**Records for the task:**
◇ ◇ ◇

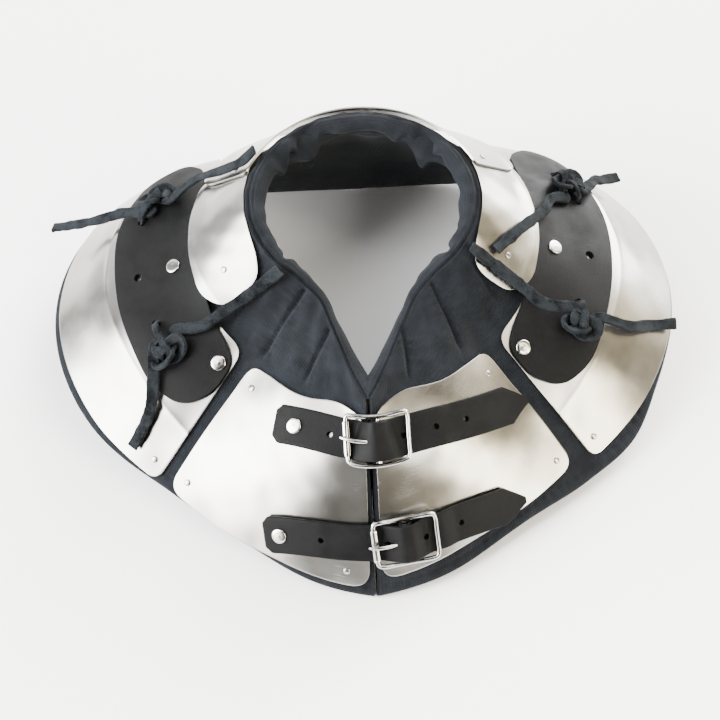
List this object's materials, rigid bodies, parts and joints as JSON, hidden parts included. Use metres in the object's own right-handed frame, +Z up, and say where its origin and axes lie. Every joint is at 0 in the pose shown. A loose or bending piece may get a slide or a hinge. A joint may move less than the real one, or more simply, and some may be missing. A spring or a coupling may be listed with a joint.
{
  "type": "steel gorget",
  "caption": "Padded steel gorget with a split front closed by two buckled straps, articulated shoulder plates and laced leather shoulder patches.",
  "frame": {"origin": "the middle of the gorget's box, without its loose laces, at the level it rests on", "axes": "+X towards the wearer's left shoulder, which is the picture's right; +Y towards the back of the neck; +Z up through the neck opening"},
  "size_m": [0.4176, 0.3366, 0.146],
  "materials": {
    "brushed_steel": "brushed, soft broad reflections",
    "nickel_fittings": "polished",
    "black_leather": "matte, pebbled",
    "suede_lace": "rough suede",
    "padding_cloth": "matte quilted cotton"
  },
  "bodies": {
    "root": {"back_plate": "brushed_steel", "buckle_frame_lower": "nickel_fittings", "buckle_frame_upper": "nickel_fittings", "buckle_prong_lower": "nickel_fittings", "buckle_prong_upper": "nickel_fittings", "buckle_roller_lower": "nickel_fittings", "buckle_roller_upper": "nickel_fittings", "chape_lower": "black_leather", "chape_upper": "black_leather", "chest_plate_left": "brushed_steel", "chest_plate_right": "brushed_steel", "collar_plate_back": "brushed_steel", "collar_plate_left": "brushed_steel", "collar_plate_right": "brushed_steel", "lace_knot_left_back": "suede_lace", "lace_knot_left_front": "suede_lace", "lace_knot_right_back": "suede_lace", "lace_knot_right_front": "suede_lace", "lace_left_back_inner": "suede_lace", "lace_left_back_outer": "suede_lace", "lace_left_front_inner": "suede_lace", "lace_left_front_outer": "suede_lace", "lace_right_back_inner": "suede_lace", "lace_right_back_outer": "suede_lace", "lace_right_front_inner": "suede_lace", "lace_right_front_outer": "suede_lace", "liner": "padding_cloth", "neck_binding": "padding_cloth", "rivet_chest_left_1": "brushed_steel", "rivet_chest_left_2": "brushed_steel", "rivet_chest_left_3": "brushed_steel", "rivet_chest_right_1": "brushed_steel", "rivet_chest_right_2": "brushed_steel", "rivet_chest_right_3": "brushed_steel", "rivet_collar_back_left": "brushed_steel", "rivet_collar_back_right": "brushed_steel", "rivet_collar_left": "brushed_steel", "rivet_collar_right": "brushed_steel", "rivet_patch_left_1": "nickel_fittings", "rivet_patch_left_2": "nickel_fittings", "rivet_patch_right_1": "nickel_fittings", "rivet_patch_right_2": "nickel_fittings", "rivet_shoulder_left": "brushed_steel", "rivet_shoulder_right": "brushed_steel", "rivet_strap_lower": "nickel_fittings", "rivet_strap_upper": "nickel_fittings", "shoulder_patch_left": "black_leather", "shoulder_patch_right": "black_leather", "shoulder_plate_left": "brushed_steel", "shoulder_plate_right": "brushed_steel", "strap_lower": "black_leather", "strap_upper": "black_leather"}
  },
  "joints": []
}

◇ ◇ ◇

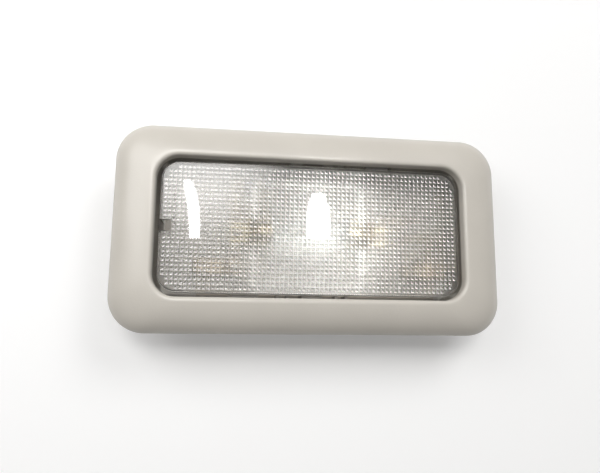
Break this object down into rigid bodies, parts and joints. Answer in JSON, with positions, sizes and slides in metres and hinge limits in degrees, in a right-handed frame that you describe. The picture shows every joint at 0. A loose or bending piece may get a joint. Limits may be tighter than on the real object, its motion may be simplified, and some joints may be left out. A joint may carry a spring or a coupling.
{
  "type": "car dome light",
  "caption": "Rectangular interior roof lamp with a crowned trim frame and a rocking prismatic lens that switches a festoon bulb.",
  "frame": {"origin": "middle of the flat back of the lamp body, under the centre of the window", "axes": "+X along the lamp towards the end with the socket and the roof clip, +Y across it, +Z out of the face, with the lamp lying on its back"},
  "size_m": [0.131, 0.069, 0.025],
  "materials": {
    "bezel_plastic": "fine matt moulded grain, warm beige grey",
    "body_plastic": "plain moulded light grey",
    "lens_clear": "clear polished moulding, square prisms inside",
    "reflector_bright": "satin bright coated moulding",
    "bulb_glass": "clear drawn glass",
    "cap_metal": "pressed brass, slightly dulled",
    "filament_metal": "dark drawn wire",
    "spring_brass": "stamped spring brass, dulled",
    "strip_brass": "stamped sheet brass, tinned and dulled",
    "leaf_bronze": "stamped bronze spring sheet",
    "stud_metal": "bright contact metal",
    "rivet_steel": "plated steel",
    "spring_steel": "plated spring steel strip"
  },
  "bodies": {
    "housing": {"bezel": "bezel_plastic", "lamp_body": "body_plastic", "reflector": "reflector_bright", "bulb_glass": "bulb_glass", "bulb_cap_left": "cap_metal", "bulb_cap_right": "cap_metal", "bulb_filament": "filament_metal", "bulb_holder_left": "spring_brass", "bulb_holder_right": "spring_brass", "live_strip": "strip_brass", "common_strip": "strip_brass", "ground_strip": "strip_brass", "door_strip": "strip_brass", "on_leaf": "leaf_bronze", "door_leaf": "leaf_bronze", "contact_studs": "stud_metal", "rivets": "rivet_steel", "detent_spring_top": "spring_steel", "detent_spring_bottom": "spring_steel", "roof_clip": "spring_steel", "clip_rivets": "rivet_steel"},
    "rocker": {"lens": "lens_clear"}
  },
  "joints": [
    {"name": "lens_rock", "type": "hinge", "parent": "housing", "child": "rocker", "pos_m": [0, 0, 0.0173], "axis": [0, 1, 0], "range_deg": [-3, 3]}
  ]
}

◇ ◇ ◇

**Directions:**
Copy all lines in the listing above where the string "hinge" appears.

**Finished task:**
List this object's materials, rigid bodies, parts and joints as JSON, hidden parts included. Use metres in the object's own right-handed frame, +Z up, and say where its origin and axes lie. Every joint is at 0 in the pose shown. A loose or bending piece may get a slide or a hinge. A joint may move less than the real one, or more simply, and some may be missing. A spring or a coupling may be listed with a joint.
Break this object down into rigid bodies, parts and joints. Answer in JSON, with positions, sizes and slides in metres and hinge limits in degrees, in a right-handed frame that you describe. The picture shows every joint at 0. A loose or bending piece may get a joint. Limits may be tighter than on the real object, its motion may be simplified, and some joints may be left out. A joint may carry a spring or a coupling.
    {"name": "lens_rock", "type": "hinge", "parent": "housing", "child": "rocker", "pos_m": [0, 0, 0.0173], "axis": [0, 1, 0], "range_deg": [-3, 3]}